> **Instructions to follow**:
Extract, unchanged, each line of the listing below from its first line through the line that contains "from FreeCAD import Matrix, Placement, Vector", inclusive, and nothing else.

_ _ _

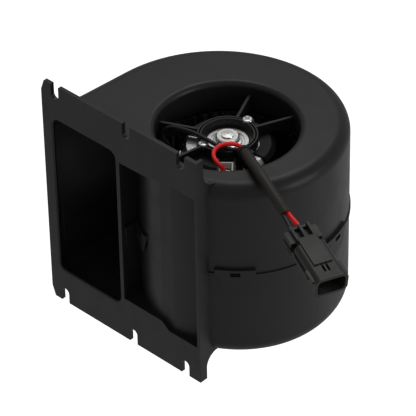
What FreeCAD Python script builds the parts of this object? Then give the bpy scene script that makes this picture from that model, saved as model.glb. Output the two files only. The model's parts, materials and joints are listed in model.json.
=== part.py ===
"""Double-inlet centrifugal blower with its scroll housing, motor, impeller and supply lead.

Millimetres, +Z up. Everything is drawn about the fan axis (x = y = 0, with z = 0 half way up
the outlet flange) and moved at export, so that the stored origin is on the flange's mating
face. The scroll and the wheel are drawn about their own middle and lowered to the split.
Air leaves towards -Y; the fan axis is vertical.
"""
import FreeCAD, Part
import math
import os
from FreeCAD import Matrix, Placement, Vector

# Driving dimensions
FAN_X, FAN_Y = 35.0, 71.3          # fan axis, from the centre of the flange's mating face
BODY_HALF = 72.4                   # half height of the scroll
SPLIT_Z = -2.1                     # height of the split, the middle of the scroll
WALL = 2.5                         # moulded wall
SCROLL_R = 62.8                    # outer radius of the scroll's first quarter
SCROLL_STEP = 11.0                 # growth of the scroll in each quarter turn
DUCT_X = -35.5                     # outer face of the duct wall beside the cut-off
FLARE = 4.5                        # outward slope of the far duct wall, degrees
RIM_R = 10.0                       # rounding of the scroll's top and bottom edges
SEAM_PROUD, SEAM_H = 0.9, 1.8      # bead along the split

PLATE_T = 3.2                      # outlet flange plate
PLATE_HALF = 95.0
PLATE_LEFT, PLATE_RIGHT = -108.4, 38.4
NOTCH_W, NOTCH_DEEP = 7.2, 11.8    # open bolt notches
NOTCH_X = (-95.0, -26.6, 24.0)
FRONT = -FAN_Y                     # mating face
PLATE_BACK = FRONT + PLATE_T
RETURN_T, RETURN_DEEP = 2.4, 6.8   # stiffening return along the flange's free edge
RETURN_FILLET = 11.0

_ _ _

> **Reply**:
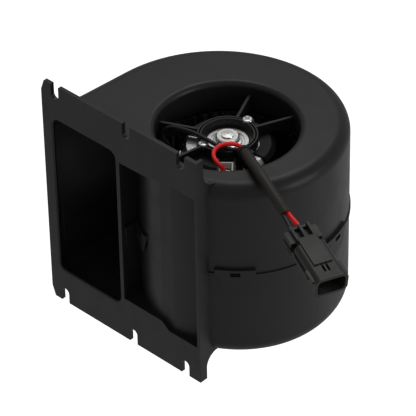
What FreeCAD Python script builds the parts of this object? Then give the bpy scene script that makes this picture from that model, saved as model.glb. Output the two files only. The model's parts, materials and joints are listed in model.json.
=== part.py ===
"""Double-inlet centrifugal blower with its scroll housing, motor, impeller and supply lead.

Millimetres, +Z up. Everything is drawn about the fan axis (x = y = 0, with z = 0 half way up
the outlet flange) and moved at export, so that the stored origin is on the flange's mating
face. The scroll and the wheel are drawn about their own middle and lowered to the split.
Air leaves towards -Y; the fan axis is vertical.
"""
import FreeCAD, Part
import math
import os
from FreeCAD import Matrix, Placement, Vector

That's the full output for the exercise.